Kaufmann's gripe is a familiar one: He doesn't believe these schools are preparing students for the real world.
"What happens when your car breaks down, or you have to take a second job to pay for the mortgage?" Kaufmann wondered. "Part of transitioning into adulthood is figuring out what it takes to cope."
But as many people have pointed out, most students aren't just "bummed" or "whining" about Trump's victory — they feel real fear. Given the spike in hate crimes over the last week, many feel their concerns are warranted.
Kaufmann said he understands where that fear is coming from and sympathizes with it: "It's unacceptable for there to be any threats to anyone based on your skin color, who you love — if there's a threat to anyone's safety I would find ways to arrest them, put them in jail and do anything it takes to make that go away."
What he can't tolerate, though, is when students' responses to the election, be they from a place of mourning or rage, interfere with "other people's" rights.
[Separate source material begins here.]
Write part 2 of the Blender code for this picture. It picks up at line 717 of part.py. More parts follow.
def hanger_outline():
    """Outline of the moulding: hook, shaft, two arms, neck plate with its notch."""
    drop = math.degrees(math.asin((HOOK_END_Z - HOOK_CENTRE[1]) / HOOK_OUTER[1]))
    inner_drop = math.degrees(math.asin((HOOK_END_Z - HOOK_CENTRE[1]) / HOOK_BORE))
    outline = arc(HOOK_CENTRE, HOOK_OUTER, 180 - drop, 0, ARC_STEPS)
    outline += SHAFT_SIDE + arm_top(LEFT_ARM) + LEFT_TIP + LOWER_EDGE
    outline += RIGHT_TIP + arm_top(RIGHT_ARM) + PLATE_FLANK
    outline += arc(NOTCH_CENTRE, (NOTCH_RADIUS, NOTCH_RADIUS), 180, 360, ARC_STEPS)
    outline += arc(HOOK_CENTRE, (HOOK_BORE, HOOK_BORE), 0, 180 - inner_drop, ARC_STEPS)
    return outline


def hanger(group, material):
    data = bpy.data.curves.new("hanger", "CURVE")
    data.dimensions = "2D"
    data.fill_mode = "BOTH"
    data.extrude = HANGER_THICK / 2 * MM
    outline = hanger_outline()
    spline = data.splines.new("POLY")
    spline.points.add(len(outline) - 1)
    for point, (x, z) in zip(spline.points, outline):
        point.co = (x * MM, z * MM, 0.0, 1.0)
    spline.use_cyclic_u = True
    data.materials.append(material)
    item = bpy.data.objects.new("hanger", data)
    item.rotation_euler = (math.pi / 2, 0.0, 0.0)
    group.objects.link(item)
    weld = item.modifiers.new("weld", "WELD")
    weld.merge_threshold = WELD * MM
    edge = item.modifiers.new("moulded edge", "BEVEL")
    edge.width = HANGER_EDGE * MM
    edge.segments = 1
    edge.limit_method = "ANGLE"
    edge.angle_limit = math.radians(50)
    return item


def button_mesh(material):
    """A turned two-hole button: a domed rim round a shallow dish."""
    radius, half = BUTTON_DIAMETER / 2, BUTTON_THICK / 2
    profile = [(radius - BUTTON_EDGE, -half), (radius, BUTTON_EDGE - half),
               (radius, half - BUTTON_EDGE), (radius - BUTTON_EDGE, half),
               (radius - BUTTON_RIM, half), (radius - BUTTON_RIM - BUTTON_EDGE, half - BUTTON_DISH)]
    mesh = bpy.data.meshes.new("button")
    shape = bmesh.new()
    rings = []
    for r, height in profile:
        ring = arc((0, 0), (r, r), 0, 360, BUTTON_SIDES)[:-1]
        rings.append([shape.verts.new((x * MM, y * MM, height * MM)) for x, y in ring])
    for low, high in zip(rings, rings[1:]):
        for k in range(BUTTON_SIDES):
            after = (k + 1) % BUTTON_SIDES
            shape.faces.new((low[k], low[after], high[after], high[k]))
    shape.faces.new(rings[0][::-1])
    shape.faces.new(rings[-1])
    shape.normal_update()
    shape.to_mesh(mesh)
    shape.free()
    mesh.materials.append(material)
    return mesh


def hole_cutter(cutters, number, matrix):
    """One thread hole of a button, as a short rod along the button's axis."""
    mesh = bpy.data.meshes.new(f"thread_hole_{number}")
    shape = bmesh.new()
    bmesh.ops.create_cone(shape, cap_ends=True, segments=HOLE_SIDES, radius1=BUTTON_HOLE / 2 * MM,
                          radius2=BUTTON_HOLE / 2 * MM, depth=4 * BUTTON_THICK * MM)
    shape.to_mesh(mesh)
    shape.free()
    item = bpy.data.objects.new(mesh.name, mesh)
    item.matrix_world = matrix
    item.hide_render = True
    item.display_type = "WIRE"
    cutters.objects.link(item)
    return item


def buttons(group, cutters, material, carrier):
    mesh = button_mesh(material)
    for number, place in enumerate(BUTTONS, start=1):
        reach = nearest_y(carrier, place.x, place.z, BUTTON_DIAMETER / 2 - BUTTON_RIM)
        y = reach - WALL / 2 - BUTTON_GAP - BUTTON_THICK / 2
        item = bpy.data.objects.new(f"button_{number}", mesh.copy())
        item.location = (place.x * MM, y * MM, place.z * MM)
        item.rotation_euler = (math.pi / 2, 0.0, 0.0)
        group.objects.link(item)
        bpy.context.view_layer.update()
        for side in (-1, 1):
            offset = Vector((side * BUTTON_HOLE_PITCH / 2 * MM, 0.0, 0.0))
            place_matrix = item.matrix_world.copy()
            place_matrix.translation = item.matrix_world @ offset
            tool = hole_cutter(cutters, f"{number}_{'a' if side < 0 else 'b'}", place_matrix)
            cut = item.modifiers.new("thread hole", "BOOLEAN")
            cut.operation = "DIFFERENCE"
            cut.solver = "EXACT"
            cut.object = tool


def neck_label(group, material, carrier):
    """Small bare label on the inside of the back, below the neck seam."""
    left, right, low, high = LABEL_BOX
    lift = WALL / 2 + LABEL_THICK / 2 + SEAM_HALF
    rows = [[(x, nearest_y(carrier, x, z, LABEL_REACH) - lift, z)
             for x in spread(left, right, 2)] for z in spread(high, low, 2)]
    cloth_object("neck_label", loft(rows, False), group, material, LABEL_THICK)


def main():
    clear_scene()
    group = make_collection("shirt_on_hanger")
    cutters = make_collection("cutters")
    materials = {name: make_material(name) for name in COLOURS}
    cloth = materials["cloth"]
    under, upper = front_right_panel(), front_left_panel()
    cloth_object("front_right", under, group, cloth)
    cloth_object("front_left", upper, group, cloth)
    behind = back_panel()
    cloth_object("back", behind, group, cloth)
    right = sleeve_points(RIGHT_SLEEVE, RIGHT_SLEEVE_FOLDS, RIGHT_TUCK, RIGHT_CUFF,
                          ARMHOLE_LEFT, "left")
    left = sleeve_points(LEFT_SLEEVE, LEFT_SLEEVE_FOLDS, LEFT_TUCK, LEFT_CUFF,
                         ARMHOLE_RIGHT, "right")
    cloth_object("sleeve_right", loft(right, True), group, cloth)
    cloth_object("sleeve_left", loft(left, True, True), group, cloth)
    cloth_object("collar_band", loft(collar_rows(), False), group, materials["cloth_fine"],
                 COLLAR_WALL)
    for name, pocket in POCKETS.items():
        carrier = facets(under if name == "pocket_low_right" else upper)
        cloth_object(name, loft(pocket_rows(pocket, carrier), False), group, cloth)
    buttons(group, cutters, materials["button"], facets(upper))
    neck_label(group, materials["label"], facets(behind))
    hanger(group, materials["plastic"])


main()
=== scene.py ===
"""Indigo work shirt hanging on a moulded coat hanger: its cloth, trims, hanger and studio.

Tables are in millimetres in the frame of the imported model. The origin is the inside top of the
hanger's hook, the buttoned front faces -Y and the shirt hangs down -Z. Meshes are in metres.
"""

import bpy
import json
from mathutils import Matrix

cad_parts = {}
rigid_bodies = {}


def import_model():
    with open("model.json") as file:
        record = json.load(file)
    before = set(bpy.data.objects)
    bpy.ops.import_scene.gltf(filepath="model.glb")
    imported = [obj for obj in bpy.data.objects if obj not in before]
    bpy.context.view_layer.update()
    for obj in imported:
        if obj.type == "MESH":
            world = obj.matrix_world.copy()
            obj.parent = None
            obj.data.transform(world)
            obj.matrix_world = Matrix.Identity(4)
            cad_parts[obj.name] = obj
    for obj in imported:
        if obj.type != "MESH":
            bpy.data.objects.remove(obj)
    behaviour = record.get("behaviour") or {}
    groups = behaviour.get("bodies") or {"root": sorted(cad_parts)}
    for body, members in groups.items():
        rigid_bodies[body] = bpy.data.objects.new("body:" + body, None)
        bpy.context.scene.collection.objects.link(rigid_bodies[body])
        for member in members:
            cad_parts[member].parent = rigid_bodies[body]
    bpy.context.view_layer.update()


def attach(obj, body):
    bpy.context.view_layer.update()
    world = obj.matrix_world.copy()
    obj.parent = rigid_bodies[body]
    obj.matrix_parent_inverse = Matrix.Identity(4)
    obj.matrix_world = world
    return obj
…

For Kaufmann, it was the student protests that occurred on Friday that tipped the scales. According to a local ABC affiliate, students from Iowa City West and City High Schools walked out of class that day to join the anti-Trump protests which eventually blocked local Interstate 80. Kaufmann said he'd gotten a call from a constituent with a "blood disorder" who'd gotten stuck in the resulting traffic and said her life had been put in jeopardy by the protests.
The woman's concern inspired him to add another stipulation to his "suck it up" bill, which would bring criminal charges against protesters who shut down highways. In addition to potentially endangering lives with their protest, Kaufmann said students had also done a disservice to their classmates by disrupting their studies.
"I'm sincerely concerned if we're raising people to believe that they have to storm out of exams and go protest on the interstate," Kaufmann said. "I see the two things as connected."
He continued: "To me, it's about what you should do when you have issues with a win-or-lose situation such as an election. If you believe you deserve to have a zone carved out for you, I want to know what you're going to do when life sucks."
Of course, Trump himself had said he wouldn't accept the results of the election if they didn't come out in his favor, and many of his supporters soundly agreed. Kaufmann maintained he would have held the same staunch position on disruptive protests had the protesters been anti-Hillary Clinton protesters instead of anti-Trump.
Despite what Kaufmann believes about "coddling" universities, though, some believe there is no better place to debrief one of recent history's most messy elections.
"I think universities are the perfect place to have these types of conversations," University of Northern Iowa director of university relations Scott Ketelsen told the Des Moines Register. "It's where people learn. It's where they share ideas. I don't consider it coddling."